Moreover, even if the Director of Revenue had established a sufficient nexus, the tax imposed would certainly have failed the second and the fourth prongs of the test set out in Complete Auto Transit, Inc., supra, requiring that the tax be “fairly apportioned” and that it be “fairly related to the services provided by the state.”

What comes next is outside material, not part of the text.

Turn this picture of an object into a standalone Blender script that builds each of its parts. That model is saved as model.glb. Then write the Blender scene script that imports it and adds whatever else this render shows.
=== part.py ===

The assessment period covers sixty-one months during which the evidence shows 373 sales to have been made to Midwestern in Missouri. Of those sales trips, however, only about twenty-four percent, that is, about ninety-three separate sales, were delivered in Burke & Sons’ vehicles. Assuming that the seven-mile trip from the Kansas line to the Midwestern mine took fifteen minutes, or a twenty-eight minute round trip, the total time driven by Burke & Sons’ trucks on Missouri public roads for the entire sixty-one month period would be no more than 43.4 hours. For that the director seeks to assess $86,111.38 in use taxes plus $30,111.38 in interest plus $8,733.20 in penalties, a total of $125,-003.99. Figured on an hourly rate, the cost to Burke & Sons for this minimal use of Missouri roads and services would be $2,880.27. Figured on the basis of mileage, the cost per round trip would be $1,344.12. That is hardly either “fair apportionment” or “fairly related to the services provided by the state.”

For the foregoing reasons, we reverse the decision of the administrative hearing commission and remand the case to the commission for entry of an order consistent with this decision.

All concur.

. Revised Statutes of Missouri, 1986.